Por Julio Ricardo Castaño Rueda
Sociedad Mariológica Colombiana
“Rechaza, en cambio, las fábulas
profanas y los cuentos de viejas. Ejercítate en la piedad”. (1Tim 4,7).
La Virgen del Campo es una
advocación bogotana archivada en la memoria de la capital. Su bagaje mariológico
lo compone una serie de procesos documentados, tradición y cultura.
Su participación en las costumbres
de un pueblo recién bautizado marcó el derrotero de la construcción de su esencia
didáctica. El peso argumental de los milagros y sus testimonios, quehacer
misericordioso del Altisimo, motivó el asombro intelectual.
La enjertación de Dios, Trino y
Uno, en la formación teológica de una naciente sociedad católica invitó a la
evolución del neuma hacia el magnífico logro de buscar la verdad sin la
fragilidad de la opinión.
Así, la evidencia del portento
original perduró por un espacio superior a las cuatro centurias. Allí, en esa resolución de ciclos y personas,
se trazó una línea de tiempo cuya lectura crítica puede ser estudiada por los
ojos de la fe o sin ellos, ceguera del relativismo.

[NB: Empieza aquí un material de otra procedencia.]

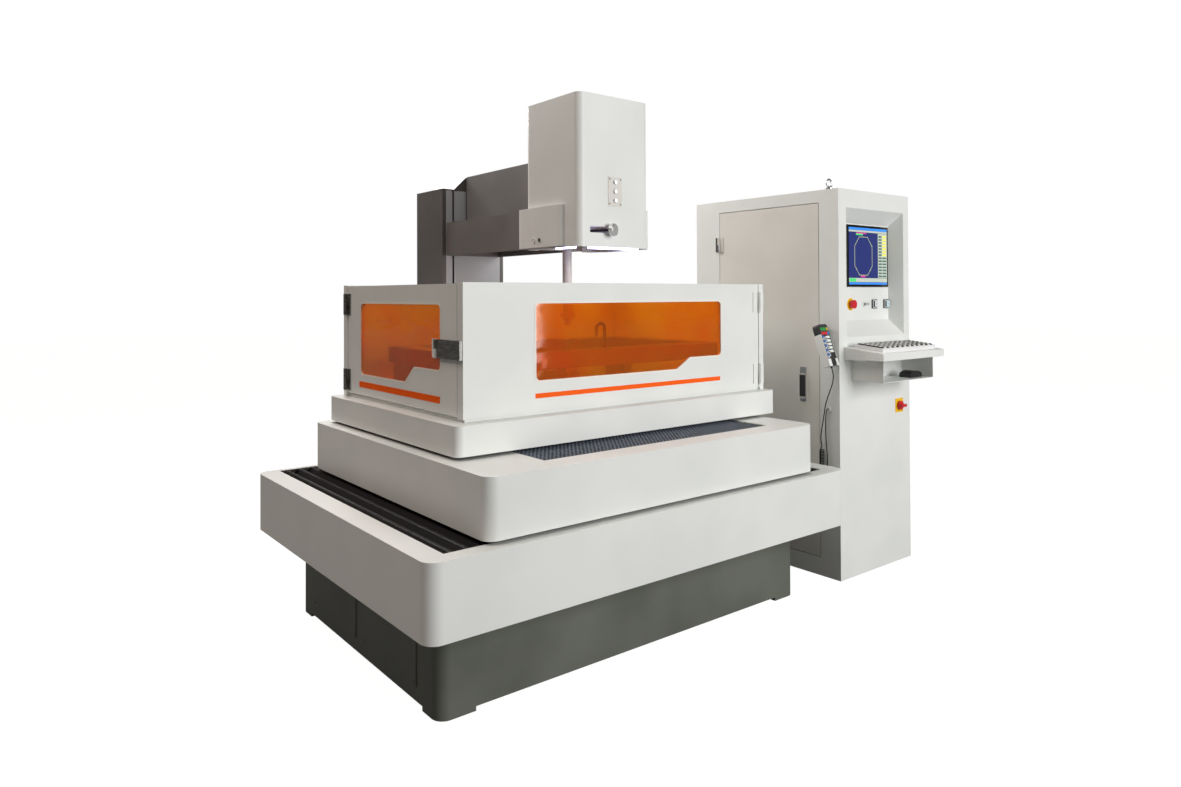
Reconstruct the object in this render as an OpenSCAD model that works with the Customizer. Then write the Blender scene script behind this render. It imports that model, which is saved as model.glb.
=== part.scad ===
// Wire EDM machine: a cross table on a cast bed, a column with upper and lower arms,
// a splash guard with two hinged doors, and a control cabinet that stands beside it.
// X runs along the machine's front, Y to the back, Z up. Lengths are in millimetres.

/* [Bed and drip pan] */
// Height of the cast bed
bed_h = 330; // [310:5:350]
// Width of the bed along the front
bed_w = 1786; // [1740:2:1830]
// Depth of the bed
bed_d = 1227; // [1200:1:1250]
// How far the bed's front stands behind the pan's front
bed_setback = 182; // [160:2:200]
// Radius of the bed's upright corners
bed_corner_r = 45; // [20:5:60]
// Wall of the castings
casting_wall = 30; // [24:2:36]
// Width of the drip pan
pan_w = 2046; // [2000:2:2100]
// Depth of the drip pan
pan_d = 1608; // [1580:2:1640]
// Height of the drip pan
pan_h = 242; // [230:2:260]
// Radius of the pan's upright corners
pan_corner_r = 50; // [20:5:60]
// Width of the pan's rim at the sides
pan_rim_side = 87; // [80:1:95]
// Width of the pan's rim at the front
pan_rim_front = 67; // [50:1:80]
// Sheet metal of the pan and the covers
sheet = 4; // [3:0.5:5]
// Gap between the moving layers of the stack
stack_gap = 12; // [10:1:16]

/* [Cross table] */
// Width of the saddle's cover
saddle_w = 1650; // [1620:2:1690]
// Depth of the saddle's cover
saddle_d = 1480; // [1460:2:1500]
// Height of the saddle's cover
saddle_h = 201; // [190:1:215]
// How far the saddle's front stands behind the pan's front
saddle_setback = 35; // [25:1:45]
// How far the saddle is right of the pan's middle
saddle_shift = 23; // [10:1:30]
// Width of the table tray
tray_w = 1686; // [1660:2:1700]
// Depth of the table tray
tray_d = 1150; // [1130:2:1160]
// Height of the table tray
tray_h = 106; // [96:1:120]
// How far the tray's front stands behind the pan's front
tray_setback = 313; // [305:1:320]
// How far the tray is right of the pan's middle
tray_shift = 89; // [80:1:95]
// Width of the cast work table
worktable_w = 1305; // [1285:2:1320]
// Depth of the cast work table
worktable_d = 780; // [760:2:790]
// Height of the work table's top above the tray's top
worktable_rise = 224; // [216:1:228]
// Width of each beam of the work table
worktable_beam = 100; // [90:1:105]
// Diameter of the clamp screw holes in the work table
clamp_hole_d = 10.2; // [8:0.1:14]

/* [Travels] */
// Table travel to the left
x_left = 315; // [280:5:320]
// Table travel to the right
x_right = 120; // [100:2:124]
// Table travel to the front
y_front = 380; // [350:2:384]
// Table travel to the back
y_back = 30; // [20:1:34]
// Upper arm travel down
z_down = 80; // [60:1:84]
// Upper arm travel up
z_up = 170; // [140:2:172]
// Taper travel of the head to each side
taper_travel = 15; // [8:1:16]

/* [Splash guard] */
// Height of the splash guard
guard_h = 483; // [470:1:500]
// Thickness of the guard's walls and doors
guard_wall = 25; // [20:1:28]
// Gap between the tray's top and the guard's bottom
sill_gap = 10; // [8:1:12]
// Inset of the guard from the tray at the left
guard_inset_left = 58; // [54:1:64]
// Inset of the guard from the tray at the right
guard_inset_right = 20; // [16:1:28]
// Inset of the guard from the tray at the front
guard_inset_front = 55; // [50:1:60]
// Inset of the guard from the tray at the back
guard_inset_back = 23; // [20:1:28]
// Thickness of the amber windows
pane_t = 6; // [4:1:8]
// Radius of the windows' corners
window_r = 18; // [8:1:24]

/* [Column and arms] */
// Width of the column
column_w = 358; // [346:2:370]
// Depth of the column
column_d = 278; // [270:2:290]
// Height of the column's flat top
column_top = 1951; // [1940:1:1960]
// How far the column is right of the pan's middle
column_shift = 27; // [20:1:32]
// Gap between the saddle's back and the column
column_gap = 11; // [10:1:16]
// Side walls of the column
column_wall = 21; // [18:1:24]
// Width of the upper arm's lower block
arm_w = 312; // [300:2:320]
// Height of the upper arm's lower block
arm_h = 165; // [160:1:172]
// Width of the upper arm's cover
arm_cover_w = 92; // [84:1:100]
// Height of the upper arm's cover
arm_cover_h = 238; // [226:1:250]
// Width of the lower arm
lower_arm_w = 110; // [100:1:116]
// Height of the lower arm
lower_arm_h = 120; // [110:1:124]

/* [Head] */
// Width of the head cover
head_w = 371; // [360:1:380]
// Depth of the head cover
head_d = 374; // [368:1:380]
// Height of the head cover
head_h = 614; // [600:2:640]
// Height of the head's bottom above the guard
head_clear = 146; // [136:1:150]
// How far the head's front stands behind the guard's front
head_setback = 30; // [24:1:34]
// Radius of the head's upright corners
head_corner_r = 28; // [15:1:32]
// How far the wire hangs left of the column's middle
wire_offset = 30; // [24:1:36]
// Distance of the wire from the guard's front
wire_depth = 316; // [310:1:322]
// Diameter of the guide tube
guide_tube_d = 40; // [30:1:44]
// Diameter of the wire
wire_d = 0.3; // [0.2:0.05:0.6]

/* [Control cabinet] */
// Width of the cabinet
cabinet_w = 608; // [590:2:630]
// Depth of the cabinet
cabinet_d = 920; // [900:2:960]
// Height of the cabinet
cabinet_h = 1850; // [1820:2:1900]
// Gap between the pan and the cabinet
cabinet_gap = 166; // [164:1:190]
// How far the cabinet's front stands behind the pan's front
cabinet_setback = 142; // [130:1:150]
// Width of the console recess
console_w = 505; // [490:1:510]
// Height of the console recess
console_h = 625; // [615:1:630]
// Depth of the console recess
console_depth = 70; // [60:1:80]
// Diameter of the emergency stop's cap
stop_d = 42; // [36:1:44]
// Size of the square push buttons
square_button = 30; // [26:1:34]
// Diameter of the main switch's knob
main_knob_d = 46; // [40:1:50]
// Diameter of the handset's cord
cord_d = 5; // [4:0.1:5.2]

/* [Hidden] */
$fn = 48;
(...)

La realidad contundente, exacta y
veraz, del prodigio fue examinada por las disciplinas liberales de la
incredulidad y el interrogante. El veredicto, solución y sentencia, anotó: era
la voluntad del Creador.
La potestad del Verbo, el logos,
en sus variados matices semánticos estableció una relación intrínseca con la
belleza del Ser. “El hágase” se tradujo en la gestación de la vida inmortal
sobre la nada.
En síntesis, la estatua del
templo de San Diego es la representación tangible de un principio metafísico,
la bondad de Nuestro Salvador. Cualidad donde no caben los ídolos, objetos de
culto degradados por su condición abominable.